With a lack of audience and schedules that deviated far from fashion week norms, the industry still seemed determined to live up to the cliche, “The show must go on!”
Amid the backdrop of the pandemic which was rapidly reaching its one year anniversary, designers leveraged their creativity and displayed their resilience, hosting a myriad of non-traditional shows, including hybrid physical/digital events that are likely to become a new normal in the seasons to come.
Louis Vuitton’s show was certainly a high point for the season. The world’s most valuable luxury brand was sans audience, but stuck with a traditional catwalk as they livestreamed from the Louvre in Paris.
Balmain took a different– but no less dramatic–approach. The label seized the opportunity of the new paradigm and created a film to showcase their newest collection. The setting was, of course, spectacular and unique. The label shot in an Air France hangar at Paris-Charles de Gaulle, using the wings of a grounded plane as the de facto stage.Balmain wasn’t the only brand to take a cinematic approach. Dior, never one to be shy about opulence, chose the Palais de Versailles as the setting for their film.
There were definitely some common themes throughout the shows. Playfulness and escapism were on full display, certainly in response to the constraints of the past year and all of our need to get out and have some fun. We’re thankful the designers were able to share some brightness and take us to beautiful locations, helping us forget, for a moment, that we’re stuck at home.
Of course, fashion week isn’t just about clothing. There were a lot of fabulous bags topping off the runway looks. Here are some of our favorites, all of which we cannot wait to get our hands on. For the data!
As we noted, Louis Vuitton held their audience-less show in the eerily empty Louvre museum in Paris, where models sauntered through the beautiful Michaelangelo and Daru Galleries to the music of Daft Punk. Taking inspiration from Ancient Greece, the collection showcased designs adorned by illustrations from the renowned Milanese interior and decorative object company Fornasetti
Fast forwarding a couple thousand years, Chanel’s production harkened back to the Parisian club scene of the 1970s. The collection itself was influenced by the label’s muse Stella Tennant, with “ski spirit” and even their own fall 1994 collection as inspiration. In lieu of the big spectacles at Paris’ Grand Palais for which the label is known, Chanel Creative Director Virginie Viard went for a different vibe this year. “I wanted to show in a small place, a club. I don’t like big rave venues;” she said. “I prefer that kind of place that is more intimate.”

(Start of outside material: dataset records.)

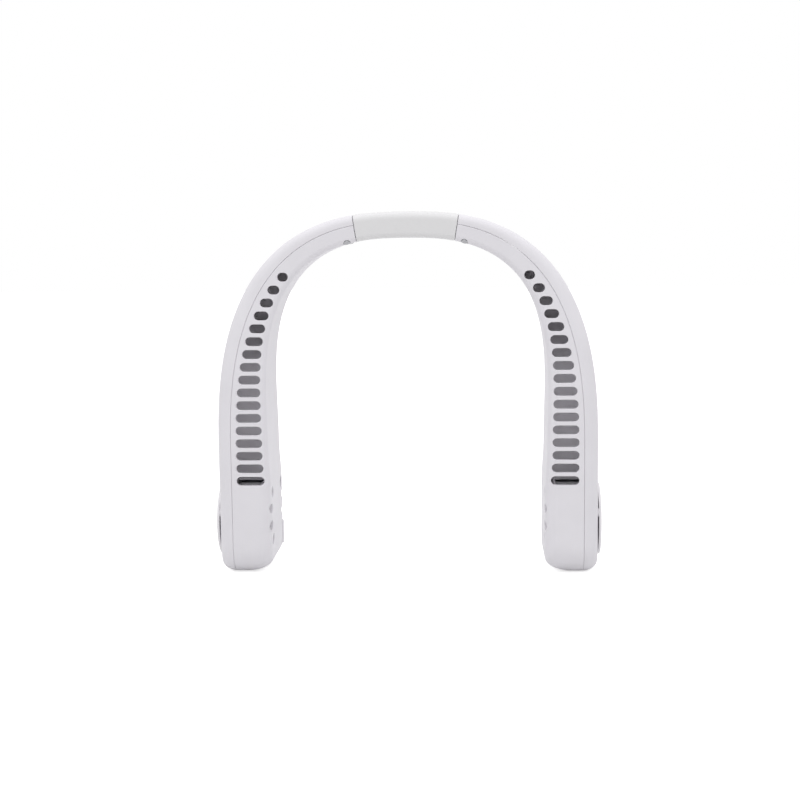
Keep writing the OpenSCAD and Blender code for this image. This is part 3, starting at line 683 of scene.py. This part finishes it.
class NECKFAN_OT_arm_shells(bpy.types.Operator):
    """Model the two shells of each arm, with slots, ring of slots, parting line and sole"""

    bl_idname = "neckfan.arm_shells"
    bl_label = "Arm shells"

    def execute(self, context):
        scene = context.scene
        self.arch = scene.neck_fan_arch
        self.sizes = sizes = scene.neck_fan_shell
        self.trim = scene.neck_fan_trim
        self.form = ArmForm(self.arch)
        material = shell_finish()
        hollow = self.hollow_arm()
        outer = copy_of(hollow, "right_arm_outer_skin")
        prism = self.parting_prism(-1)
        combine(outer, prism, "INTERSECT")
        discard(prism)
        tabs = self.snap_tabs()
        combine(outer, tabs, "UNION")
        discard(tabs)
        holes = self.disc_holes()
        combine(outer, holes, "DIFFERENCE")
        discard(holes)
        inner = hollow
        prism = self.parting_prism(1)
        combine(inner, prism, "DIFFERENCE")
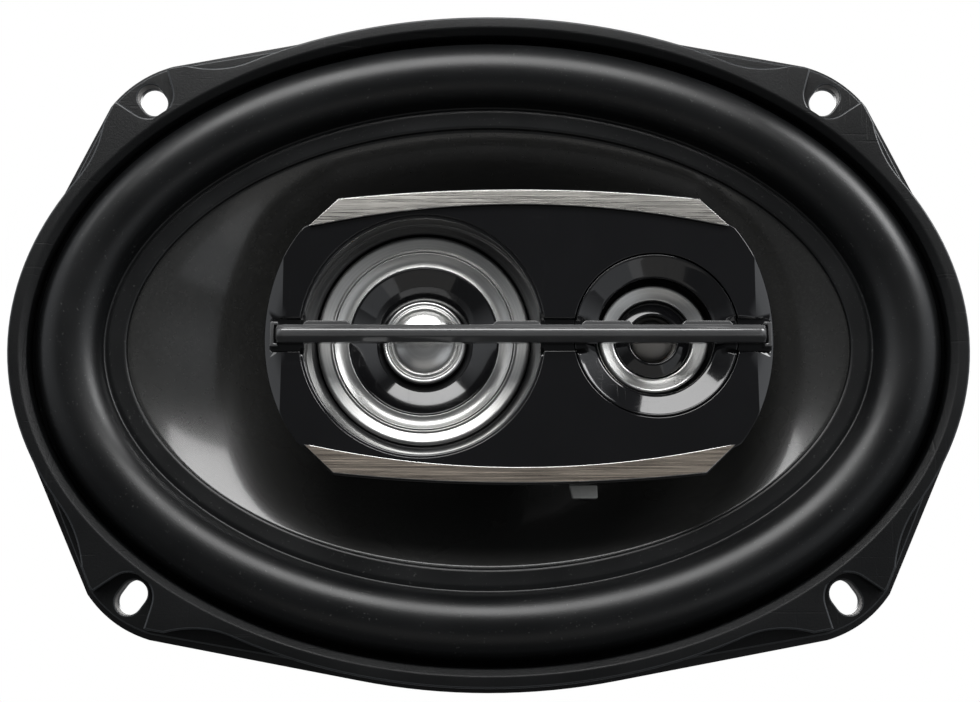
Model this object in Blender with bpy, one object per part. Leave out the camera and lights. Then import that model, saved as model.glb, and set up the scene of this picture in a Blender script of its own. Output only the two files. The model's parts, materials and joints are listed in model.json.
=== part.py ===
"""Oval 6 x 9 inch coaxial car speaker: woofer, and a pod over it with a mid-range and a tweeter.

Every solid is modelled in the speaker's own frame: X along the long side, Y along the short side and
Z towards the listener, with Z = 0 on the rear face of the mounting flange. The parent empty
speaker_frame stands that frame upright, so the speaker faces world -Y.
"""

from math import cos, hypot, pi, radians, sin, sqrt

import bmesh
import bpy
from mathutils import Matrix, Vector
from mathutils.geometry import convex_hull_2d

MM = 0.001
GAP = 0.3
RIM_STEPS = 48
ROUND_STEPS = 24
SMALL_STEPS = 16
TINY_STEPS = 10

# Gasket outer edge: every large ring is a constant offset from this ellipse.
RIM_A = 116.7
RIM_B = 82.5

# Mounting flange, front gasket and its four screw ears
FLANGE_OVERHANG = 1.5
FLANGE_T = 1.4
FLANGE_INNER_OFFSET = -8.6
EAR_FLOOR_Z = 4.5
GASKET_FRONT_Z = 8.0
GASKET_INNER_OFFSET = -4.4
GASKET_CHAMFER = 1.6
SLOT_X = 84.8
SLOT_Y = 61.7
SLOT_WIDTH = 6.4
SLOT_LENGTH = 8.6
EAR_AXIS = radians(54)
EAR_SPREAD = radians(20)
EAR_RECESS_R = 5.8
EAR_TIP_SIDE = Vector((95.6, 60.2))
EAR_TIP_TOP = Vector((80.2, 71.0))
EAR_BULGE = 1.6

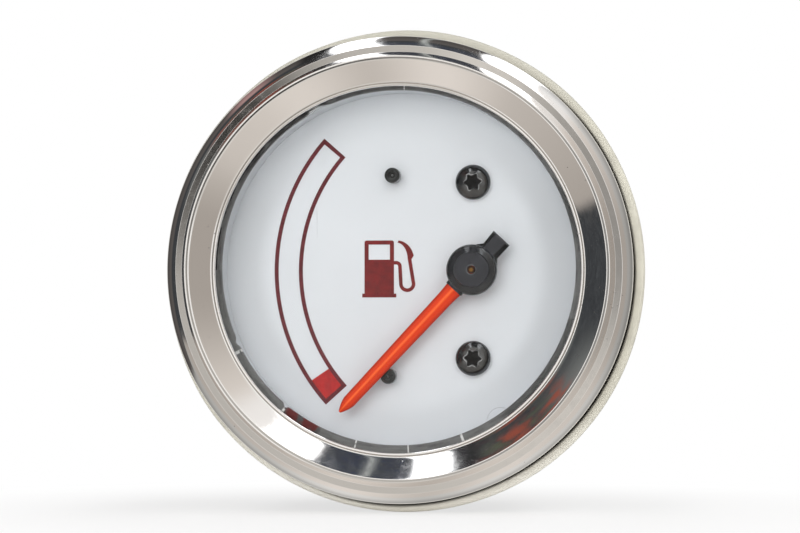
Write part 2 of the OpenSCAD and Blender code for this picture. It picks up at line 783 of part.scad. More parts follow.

Dior Creative Director Maria Grazia Chiur set her show at the opulent (if not ostentatious) Hall of Mirrors at the Palace of Versailles. With that backdrop and a number of nods to fairy tales, the show quite literally offered a reflection on the dangers of vanity. Chuir wanted to highlight the ongoing battle between appearance and character, a battle she attributes to the digital narcissism that is all too prevalent today.
Like Louis Vuitton, the Hermès show was streamed live, but in what is most definitely a first, the show was presented from three different continents. First was a dance sequence, shot in New York City. The show then cut to the runway in Paris before closing with another dance piece, this time half a world away in Shanghai. Creative Director Vanhee-Cybulski’s said of her collection, “The message to the world is that I have this conviction of designing clothes for a confident woman. It was about resilience.”
Acknowledging the massive impact of the pandemic on fashion, Miuccia Prada and Raf Simmons presented a collection defined by ease and movement yet one that still displayed the brand’s classic elegance and glamour.